2015-08-13
Enabling services on package updates is a terrible mistake
Let's start with my tweet:
The #CentOS 6 iptables package update unconditionally (re-)enables the service and thus turns on firewalls. BRB, setting things on fire now.
Really, it does. It's right there in the RPM postinstall script:
; rpm -q --scripts iptables [...] postinstall scriptlet (using /bin/sh): /sbin/ldconfig /sbin/chkconfig --add iptables [...]
Of course iptables by itself does nothing or rather just applies
whatever rules you already have, but your CentOS 6 machine almost
certainly has a restrictive set of rules in /etc/sysconfig/iptables
that were written there by system-config-firewall during the system
install. Turning on the iptables service will cause them to be
applied at the next reboot, and in our case this took out incoming
external email for more than twelve hours because of course those
rules blocked incoming connections to the necessary TCP ports.

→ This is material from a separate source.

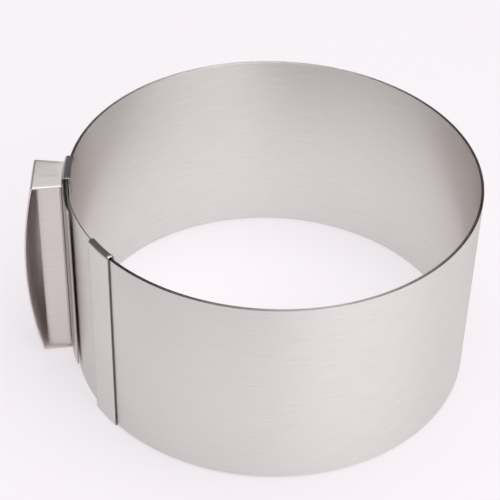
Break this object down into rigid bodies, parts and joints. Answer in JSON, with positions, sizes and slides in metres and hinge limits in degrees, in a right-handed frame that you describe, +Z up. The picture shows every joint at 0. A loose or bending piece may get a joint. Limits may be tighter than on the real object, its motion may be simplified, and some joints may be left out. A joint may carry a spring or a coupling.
{
  "type": "adjustable cake ring",
  "caption": "Tall cake ring of coiled stainless strip, with a clip on its outer end and a sleeve with a bowed handle on its inner end; the strip slides through both to set the diameter.",
  "frame": {"origin": "middle of the footprint, on the surface the ring stands on", "axes": "+Z up along the ring's axis; the handle points to -X; the outer clip is at the front left, towards -Y"},
  "size_m": [0.1818, 0.1638, 0.0868],
  "materials": {
    "band_sheet": "satin stainless strip",
    "clip_sheet": "satin stainless sheet, folded",
    "handle_sheet": "satin stainless sheet, bent"
  },
  "bodies": {
    "handle_end": {"handle_sleeve": "clip_sheet", "handle_channel": "handle_sheet", "handle_bow": "handle_sheet", "band_01": "band_sheet"},
    "strip_02": {"band_02": "band_sheet"},
    "strip_03": {"band_03": "band_sheet"},
    "strip_04": {"band_04": "band_sheet"},
    "strip_05": {"band_05": "band_sheet"},
    "strip_06": {"band_06": "band_sheet"},
    "strip_07": {"band_07": "band_sheet"},
    "strip_08": {"band_08": "band_sheet"},
    "strip_09": {"band_09": "band_sheet"},
    "strip_10": {"band_10": "band_sheet"},
    "strip_11": {"band_11": "band_sheet"},
    "strip_12": {"band_12": "band_sheet"},
    "strip_13": {"band_13": "band_sheet"},
    "strip_14": {"band_14": "band_sheet"},
    "strip_15": {"band_15": "band_sheet"},
    "strip_16": {"band_16": "band_sheet"},
    "strip_17": {"band_17": "band_sheet"},
    "strip_18": {"band_18": "band_sheet"},
    "strip_19": {"band_19": "band_sheet"},
    "strip_20": {"band_20": "band_sheet"},
    "strip_21": {"band_21": "band_sheet"},
    "strip_22": {"band_22": "band_sheet"},
    "strip_23": {"band_23": "band_sheet"},
    "strip_24": {"band_24": "band_sheet"},
    "strip_25": {"band_25": "band_sheet"},
    "strip_26": {"band_26": "band_sheet"},
    "strip_27": {"band_27": "band_sheet"},
    "strip_28": {"band_28": "band_sheet"},
    "strip_29": {"band_29": "band_sheet"},
    "strip_30": {"band_30": "band_sheet"},
    "strip_31": {"band_31": "band_sheet"},
    "strip_32": {"band_32": "band_sheet"},
    "strip_33": {"band_33": "band_sheet"},
    "strip_34": {"band_34": "band_sheet"},
    "strip_35": {"band_35": "band_sheet"},
    "strip_36": {"band_36": "band_sheet"},
    "strip_37": {"band_37": "band_sheet"},
    "strip_38": {"band_38": "band_sheet"},
    "strip_39": {"band_39": "band_sheet"},
    "strip_40": {"band_40": "band_sheet"},
    "strip_41": {"band_41": "band_sheet"},
    "strip_42": {"band_42": "band_sheet"},
    "strip_43": {"band_43": "band_sheet"},
    "clip_end": {"band_44": "band_sheet", "outer_clip": "clip_sheet"}
  },
  "joints": [
    {"name": "ring_size", "type": "hinge", "parent": "handle_end", "child": "strip_02", "pos_m": [-0.07131, 0.00558, 0], "axis": [0, 0, 1], "range_deg": [-0.31, 7.29]},
    {"name": "band_bend_03", "type": "hinge", "parent": "strip_02", "child": "strip_03", "pos_m": [-0.06682, 0.02731, 0], "axis": [0, 0, 1], "range_deg": [-0.31, 7.28]},
    {"name": "band_bend_04", "type": "hinge", "parent": "strip_03", "child": "strip_04", "pos_m": [-0.05656, 0.04701, 0], "axis": [0, 0, 1], "range_deg": [-0.31, 7.28]},
    {"name": "band_bend_05", "type": "hinge", "parent": "strip_04", "child": "strip_05", "pos_m": [-0.04131, 0.06316, 0], "axis": [0, 0, 1], "range_deg": [-0.31, 7.28]},
    {"name": "band_bend_06", "type": "hinge", "parent": "strip_05", "child": "strip_06", "pos_m": [-0.02223, 0.07454, 0], "axis": [0, 0, 1], "range_deg": [-0.31, 7.28]},
    {"name": "band_bend_07", "type": "hinge", "parent": "strip_06", "child": "strip_07", "pos_m": [-0.00074, 0.08027, 0], "axis": [0, 0, 1], "range_deg": [-0.31, 7.27]},
    {"name": "band_bend_08", "type": "hinge", "parent": "strip_07", "child": "strip_08", "pos_m": [0.0215, 0.07992, 0], "axis": [0, 0, 1], "range_deg": [-0.31, 7.27]},
    {"name": "band_bend_09", "type": "hinge", "parent": "strip_08", "child": "strip_09", "pos_m": [0.04281, 0.07351, 0], "axis": [0, 0, 1], "range_deg": [-0.31, 7.27]},
    {"name": "band_bend_10", "type": "hinge", "parent": "strip_09", "child": "strip_10", "pos_m": [0.06156, 0.06152, 0], "axis": [0, 0, 1], "range_deg": [-0.31, 7.26]},
    {"name": "band_bend_11", "type": "hinge", "parent": "strip_10", "child": "strip_11", "pos_m": [0.07634, 0.04486, 0], "axis": [0, 0, 1], "range_deg": [-0.31, 7.26]},
    {"name": "band_bend_12", "type": "hinge", "parent": "strip_11", "child": "strip_12", "pos_m": [0.08601, 0.02478, 0], "axis": [0, 0, 1], "range_deg": [-0.31, 7.26]},
    {"name": "band_bend_13", "type": "hinge", "parent": "strip_12", "child": "strip_13", "pos_m": [0.08983, 0.00282, 0], "axis": [0, 0, 1], "range_deg": [-0.31, 7.26]},
    {"name": "band_bend_14", "type": "hinge", "parent": "strip_13", "child": "strip_14", "pos_m": [0.08751, -0.01936, 0], "axis": [0, 0, 1], "range_deg": [-0.31, 7.25]},
    {"name": "band_bend_15", "type": "hinge", "parent": "strip_14", "child": "strip_15", "pos_m": [0.07921, -0.04007, 0], "axis": [0, 0, 1], "range_deg": [-0.31, 7.25]},
    {"name": "band_bend_16", "type": "hinge", "parent": "strip_15", "child": "strip_16", "pos_m": [0.06557, -0.05774, 0], "axis": [0, 0, 1], "range_deg": [-0.31, 7.25]},
    {"name": "band_bend_17", "type": "hinge", "parent": "strip_16", "child": "strip_17", "pos_m": [0.04762, -0.07101, 0], "axis": [0, 0, 1], "range_deg": [-0.31, 7.25]},
    {"name": "band_bend_18", "type": "hinge", "parent": "strip_17", "child": "strip_18", "pos_m": [0.02671, -0.07889, 0], "axis": [0, 0, 1], "range_deg": [-0.31, 7.24]},
    {"name": "band_bend_19", "type": "hinge", "parent": "strip_18", "child": "strip_19", "pos_m": [0.00444, -0.08075, 0], "axis": [0, 0, 1], "range_deg": [-0.31, 7.24]},
    {"name": "band_bend_20", "type": "hinge", "parent": "strip_19", "child": "strip_20", "pos_m": [-0.0175, -0.07647, 0], "axis": [0, 0, 1], "range_deg": [-0.31, 7.24]},
    {"name": "band_bend_21", "type": "hinge", "parent": "strip_20", "child": "strip_21", "pos_m": [-0.03745, -0.06635, 0], "axis": [0, 0, 1], "range_deg": [-0.31, 7.24]},
    {"name": "band_bend_22", "type": "hinge", "parent": "strip_21", "child": "strip_22", "pos_m": [-0.05389, -0.05115, 0], "axis": [0, 0, 1], "range_deg": [-0.31, 7.23]},
    {"name": "band_bend_23", "type": "hinge", "parent": "strip_22", "child": "strip_23", "pos_m": [-0.06555, -0.03204, 0], "axis": [0, 0, 1], "range_deg": [-0.31, 7.23]},
    {"name": "band_bend_24", "type": "hinge", "parent": "strip_23", "child": "strip_24", "pos_m": [-0.07156, -0.01047, 0], "axis": [0, 0, 1], "range_deg": [-0.31, 7.23]},
    {"name": "band_bend_25", "type": "hinge", "parent": "strip_24", "child": "strip_25", "pos_m": [-0.07144, 0.01194, 0], "axis": [0, 0, 1], "range_deg": [-0.31, 7.22]},
    {"name": "band_bend_26", "type": "hinge", "parent": "strip_25", "child": "strip_26", "pos_m": [-0.06521, 0.03347, 0], "axis": [0, 0, 1], "range_deg": [-0.31, 7.22]},
    {"name": "band_bend_27", "type": "hinge", "parent": "strip_26", "child": "strip_27", "pos_m": [-0.05334, 0.0525, 0], "axis": [0, 0, 1], "range_deg": [-0.31, 7.22]},
    {"name": "band_bend_28", "type": "hinge", "parent": "strip_27", "child": "strip_28", "pos_m": [-0.03671, 0.06756, 0], "axis": [0, 0, 1], "range_deg": [-0.31, 7.22]},
    {"name": "band_bend_29", "type": "hinge", "parent": "strip_28", "child": "strip_29", "pos_m": [-0.01659, 0.07751, 0], "axis": [0, 0, 1], "range_deg": [-0.31, 7.21]},
    {"name": "band_bend_30", "type": "hinge", "parent": "strip_29", "child": "strip_30", "pos_m": [0.0055, 0.0816, 0], "axis": [0, 0, 1], "range_deg": [-0.31, 7.21]},
    {"name": "band_bend_31", "type": "hinge", "parent": "strip_30", "child": "strip_31", "pos_m": [0.02786, 0.07949, 0], "axis": [0, 0, 1], "range_deg": [-0.31, 7.21]},
    {"name": "band_bend_32", "type": "hinge", "parent": "strip_31", "child": "strip_32", "pos_m": [0.04882, 0.07136, 0], "axis": [0, 0, 1], "range_deg": [-0.31, 7.21]},
    {"name": "band_bend_33", "type": "hinge", "parent": "strip_32", "child": "strip_33", "pos_m": [0.06676, 0.05781, 0], "axis": [0, 0, 1], "range_deg": [-0.31, 7.2]},
    {"name": "band_bend_34", "type": "hinge", "parent": "strip_33", "child": "strip_34", "pos_m": [0.08032, 0.03986, 0], "axis": [0, 0, 1], "range_deg": [-0.31, 7.2]},
    {"name": "band_bend_35", "type": "hinge", "parent": "strip_34", "child": "strip_35", "pos_m": [0.08848, 0.01889, 0], "axis": [0, 0, 1], "range_deg": [-0.31, 7.2]},
    {"name": "band_bend_36", "type": "hinge", "parent": "strip_35", "child": "strip_36", "pos_m": [0.0906, -0.00353, 0], "axis": [0, 0, 1], "range_deg": [-0.31, 7.2]},
    {"name": "band_bend_37", "type": "hinge", "parent": "strip_36", "child": "strip_37", "pos_m": [0.08651, -0.02568, 0], "axis": [0, 0, 1], "range_deg": [-0.31, 7.19]},
    {"name": "band_bend_38", "type": "hinge", "parent": "strip_37", "child": "strip_38", "pos_m": [0.07653, -0.04588, 0], "axis": [0, 0, 1], "range_deg": [-0.31, 7.19]},
    {"name": "band_bend_39", "type": "hinge", "parent": "strip_38", "child": "strip_39", "pos_m": [0.0614, -0.0626, 0], "axis": [0, 0, 1], "range_deg": [-0.31, 7.19]},
    {"name": "band_bend_40", "type": "hinge", "parent": "strip_39", "child": "strip_40", "pos_m": [0.04228, -0.07455, 0], "axis": [0, 0, 1], "range_deg": [-0.31, 7.19]},
    {"name": "band_bend_41", "type": "hinge", "parent": "strip_40", "child": "strip_41", "pos_m": [0.0206, -0.08083, 0], "axis": [0, 0, 1], "range_deg": [-0.31, 7.18]},
    {"name": "band_bend_42", "type": "hinge", "parent": "strip_41", "child": "strip_42", "pos_m": [-0.00197, -0.08096, 0], "axis": [0, 0, 1], "range_deg": [-0.31, 7.18]},
    {"name": "band_bend_43", "type": "hinge", "parent": "strip_42", "child": "strip_43", "pos_m": [-0.02373, -0.07491, 0], "axis": [0, 0, 1], "range_deg": [-0.31, 7.18]},
    {"name": "band_bend_44", "type": "hinge", "parent": "strip_43", "child": "clip_end", "pos_m": [-0.04302, -0.06315, 0], "axis": [0, 0, 1], "range_deg": [-0.3, 7.18]}
  ],
  "couplings": [
    {"joint": "band_bend_03", "follows": "ring_size", "ratio": 0.99964},
    {"joint": "band_bend_04", "follows": "ring_size", "ratio": 0.99927},
    {"joint": "band_bend_05", "follows": "ring_size", "ratio": 0.99891},
    {"joint": "band_bend_06", "follows": "ring_size", "ratio": 0.99855},
    {"joint": "band_bend_07", "follows": "ring_size", "ratio": 0.99818},
    {"joint": "band_bend_08", "follows": "ring_size", "ratio": 0.99782},
    {"joint": "band_bend_09", "follows": "ring_size", "ratio": 0.99746},
    {"joint": "band_bend_10", "follows": "ring_size", "ratio": 0.99709},
    {"joint": "band_bend_11", "follows": "ring_size", "ratio": 0.99673},
    {"joint": "band_bend_12", "follows": "ring_size", "ratio": 0.99637},
    {"joint": "band_bend_13", "follows": "ring_size", "ratio": 0.99601},
    {"joint": "band_bend_14", "follows": "ring_size", "ratio": 0.99564},
    {"joint": "band_bend_15", "follows": "ring_size", "ratio": 0.99528},
    {"joint": "band_bend_16", "follows": "ring_size", "ratio": 0.99492},
    {"joint": "band_bend_17", "follows": "ring_size", "ratio": 0.99455},
    {"joint": "band_bend_18", "follows": "ring_size", "ratio": 0.99419},
    {"joint": "band_bend_19", "follows": "ring_size", "ratio": 0.99383},
    {"joint": "band_bend_20", "follows": "ring_size", "ratio": 0.99347},
    {"joint": "band_bend_21", "follows": "ring_size", "ratio": 0.99311},
    {"joint": "band_bend_22", "follows": "ring_size", "ratio": 0.99274},
    {"joint": "band_bend_23", "follows": "ring_size", "ratio": 0.99238},
    {"joint": "band_bend_24", "follows": "ring_size", "ratio": 0.99202},
    {"joint": "band_bend_25", "follows": "ring_size", "ratio": 0.99166},
    {"joint": "band_bend_26", "follows": "ring_size", "ratio": 0.9913},
    {"joint": "band_bend_27", "follows": "ring_size", "ratio": 0.99094},
    {"joint": "band_bend_28", "follows": "ring_size", "ratio": 0.99057},
    {"joint": "band_bend_29", "follows": "ring_size", "ratio": 0.99021},
    {"joint": "band_bend_30", "follows": "ring_size", "ratio": 0.98985},
    {"joint": "band_bend_31", "follows": "ring_size", "ratio": 0.98949},
    {"joint": "band_bend_32", "follows": "ring_size", "ratio": 0.98913},
    {"joint": "band_bend_33", "follows": "ring_size", "ratio": 0.98877},
    {"joint": "band_bend_34", "follows": "ring_size", "ratio": 0.98841},
    {"joint": "band_bend_35", "follows": "ring_size", "ratio": 0.98805},
    {"joint": "band_bend_36", "follows": "ring_size", "ratio": 0.98769},
    {"joint": "band_bend_37", "follows": "ring_size", "ratio": 0.98733},
    {"joint": "band_bend_38", "follows": "ring_size", "ratio": 0.98697},
    {"joint": "band_bend_39", "follows": "ring_size", "ratio": 0.98661},
    {"joint": "band_bend_40", "follows": "ring_size", "ratio": 0.98625},
    {"joint": "band_bend_41", "follows": "ring_size", "ratio": 0.98589},
    {"joint": "band_bend_42", "follows": "ring_size", "ratio": 0.98553},
    {"joint": "band_bend_43", "follows": "ring_size", "ratio": 0.98517},
    {"joint": "band_bend_44", "follows": "ring_size", "ratio": 0.98481}
  ]
}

(Yes, there were two problems there. We know.)
At one level this is a straightforward total failure of good packaging; a package update should never enable a currently disabled service. Automatically enabling a service on the initial package install may or may not be a good idea, but changing the system state on a mere package upgrade is clearly utterly wrong. A deliberately disabled service suddenly turning on is generally going to do something bad to the overall state of the system; the only question is just how bad. Iptables is well placed to make this really bad.
(In turn this means that there was a major process failure here. This issue is almost certainly present in the original RHEL 6 update that CentOS 6 built their package from, and Red Hat Enterprise of all distributions should have better update validation than that. This should not have gotten through code review.)

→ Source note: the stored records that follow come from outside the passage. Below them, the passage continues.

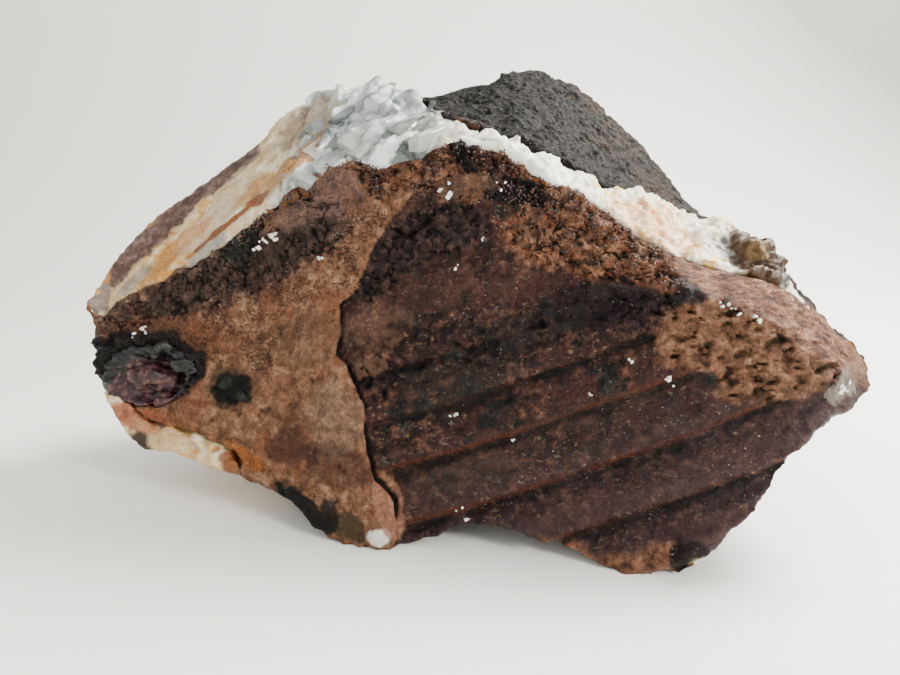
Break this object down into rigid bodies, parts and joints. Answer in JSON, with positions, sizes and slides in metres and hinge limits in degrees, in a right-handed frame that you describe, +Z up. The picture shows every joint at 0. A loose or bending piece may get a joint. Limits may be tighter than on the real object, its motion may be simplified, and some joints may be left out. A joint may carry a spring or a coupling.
{
  "type": "quartz and calcite geode",
  "caption": "Rough geode of dark fluted basalt with a vein of white quartz and honey calcite along its top and a pocket of dark crystals at its left end.",
  "frame": {"origin": "on the ground under the middle of the stone's box", "axes": "+X from the left tip to the right one as seen from the fluted front, +Y away from the front, +Z up as it rests on its three feet"},
  "size_m": [0.3522, 0.2038, 0.2137],
  "materials": {
    "host_rock": "rough maroon-brown and grey volcanic rock",
    "quartz_calcite_vein": "translucent white quartz and cream to honey calcite",
    "pocket_crystals": "glossy black and dark red crystals"
  },
  "bodies": {
    "root": {"host_rock": "host_rock", "quartz_calcite_vein": "quartz_calcite_vein", "pocket_crystals": "pocket_crystals"}
  },
  "joints": []
}
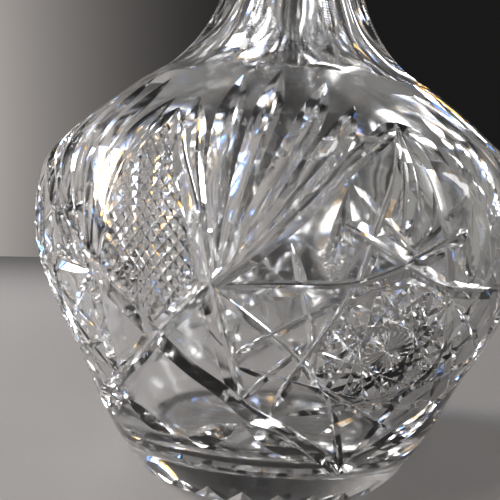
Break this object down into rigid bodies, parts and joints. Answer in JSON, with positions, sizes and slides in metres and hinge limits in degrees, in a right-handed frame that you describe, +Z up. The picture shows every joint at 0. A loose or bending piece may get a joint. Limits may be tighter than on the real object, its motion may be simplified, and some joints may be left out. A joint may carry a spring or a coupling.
{
  "type": "cut crystal decanter",
  "caption": "Round-bellied cut crystal decanter with a fluted neck, a flared lip and a loose ground-glass ball stopper that lifts out.",
  "frame": {"origin": "centre of the foot, on the surface that the decanter stands on", "axes": "+Z up along the bottle's axis; the pattern repeats every quarter turn, and -Y is the front"},
  "size_m": [0.145, 0.145, 0.2555],
  "materials": {
    "cut_crystal": "acid-polished colourless lead crystal, bright mitre cuts and fine crosshatching",
    "stopper_crystal": "polished colourless lead crystal with a grey ground shank"
  },
  "bodies": {
    "vessel": {"decanter_body": "cut_crystal"},
    "stopper": {"stopper": "stopper_crystal"}
  },
  "joints": [
    {"name": "stopper_lift", "type": "slide", "parent": "vessel", "child": "stopper", "axis": [0, 0, 1], "range_m": [0, 0.08]}
  ]
}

At another level this is also a joint failure between RPM and
chkconfig
because both make it extra hard to do the right thing.

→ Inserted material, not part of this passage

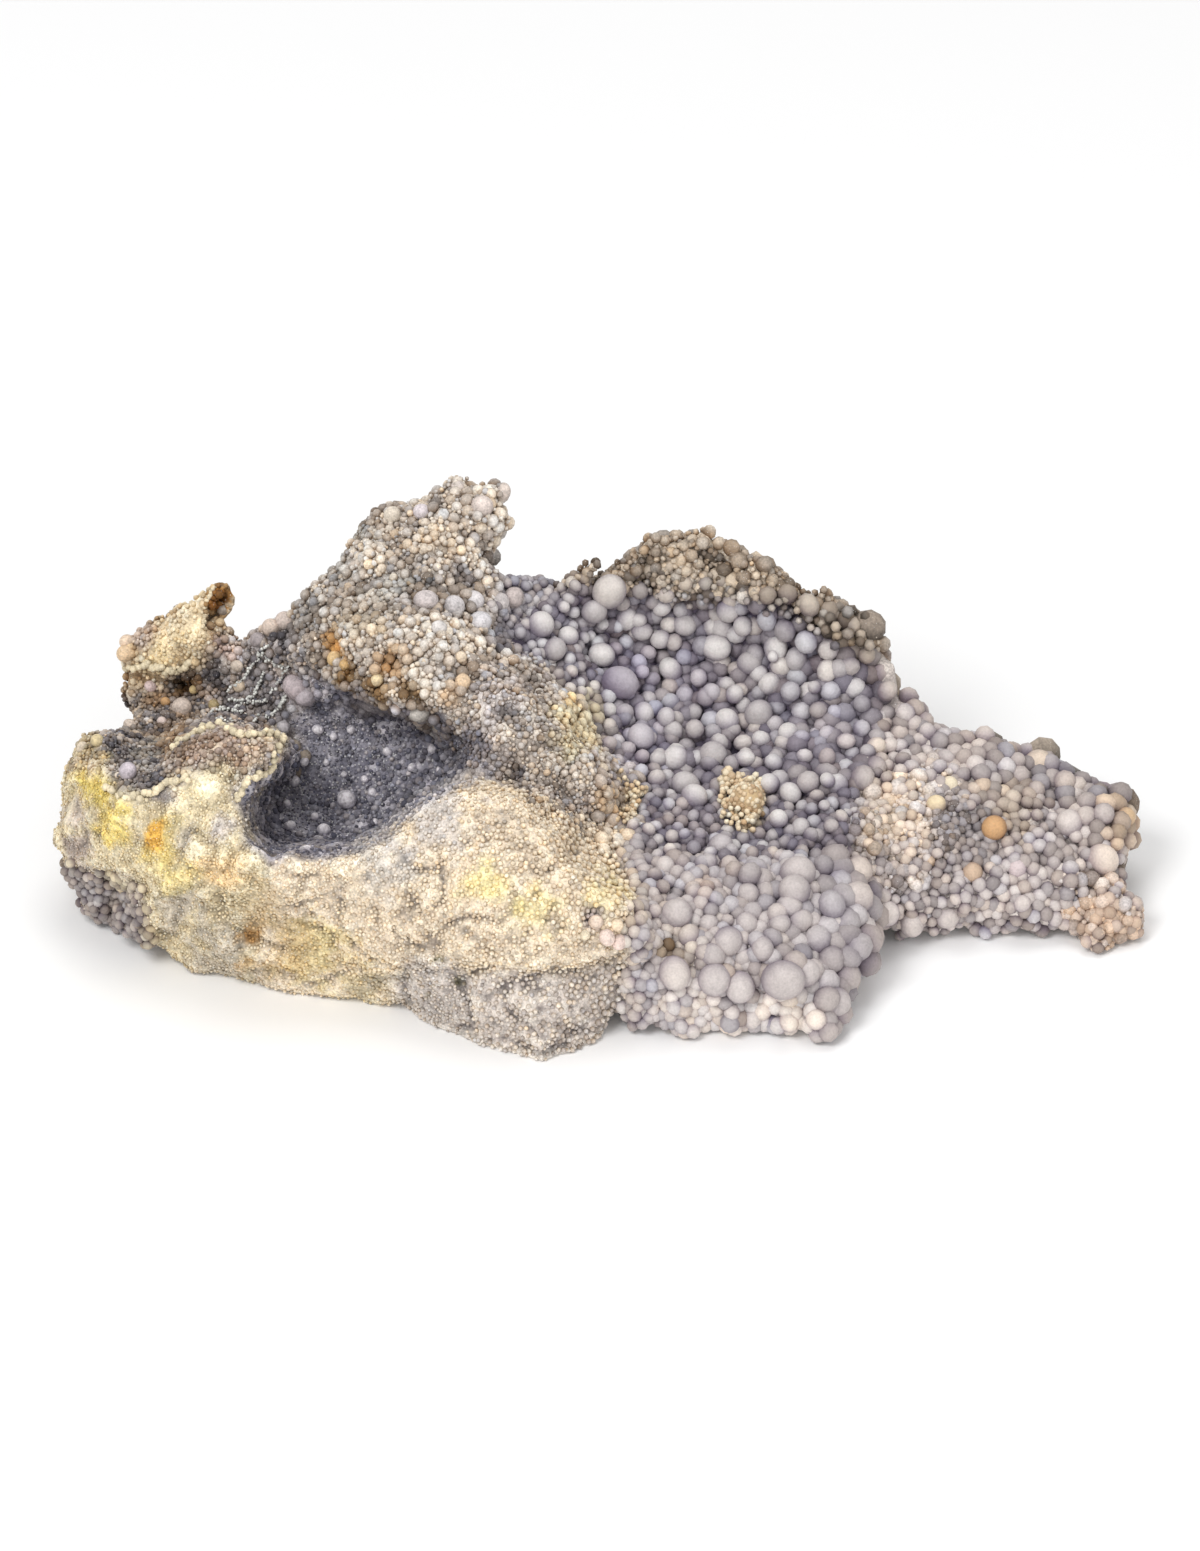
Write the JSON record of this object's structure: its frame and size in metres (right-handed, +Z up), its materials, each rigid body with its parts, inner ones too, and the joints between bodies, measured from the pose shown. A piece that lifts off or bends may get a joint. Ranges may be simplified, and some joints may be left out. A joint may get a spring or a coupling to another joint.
{
  "type": "druzy chalcedony specimen",
  "caption": "Free-standing cluster of botryoidal druzy chalcedony with a grape-lined basin, a dark crystal pocket, a granular ridge and a long tapering tongue, sawn flat underneath.",
  "frame": {"origin": "middle of the flat sawn underside, which is the bottom centre of the specimen's box", "axes": "+X to the right along the length, towards the tapering tongue; +Y to the back, towards the rear rim; +Z up from the sawn underside"},
  "size_m": [0.153, 0.0834, 0.0478],
  "materials": {
    "weathered_chalcedony": "dull sugary crust, cream to tan, lemon and orange stains on the left wall, grey-lilac grapes on the right",
    "lilac_grapes": "frosted translucent grapes, pale grey tops on lilac bases, faint druzy sparkle",
    "dark_druse": "dark slate druse with a fine glitter and small pale balls"
  },
  "bodies": {
    "root": {"chalcedony_body": "weathered_chalcedony", "basin_crust": "lilac_grapes", "pocket_crust": "dark_druse"}
  },
  "joints": []
}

RPM has only a single 'postinstall' script which is run after both
installs and upgrades, which means that you have to remember to
have your shell code explicitly check for which case you're in (and
it's not at all easy to test the upgrade case). Chkconfig and in
general the whole Red Hat init.d symlink system don't draw any
distinction between 'what the package wants to do by default' and
'what the local sysadmin has specifically set up', which leaves
packages easily able to make mistakes that override sysadmin decisions
like this. Put the two together and you have an explosive mixture
where any failure can blow your foot off. This is not a resilient
system.
(Systemd does much better than the init.d stuff here precisely because it has a clear distinction between these two things.)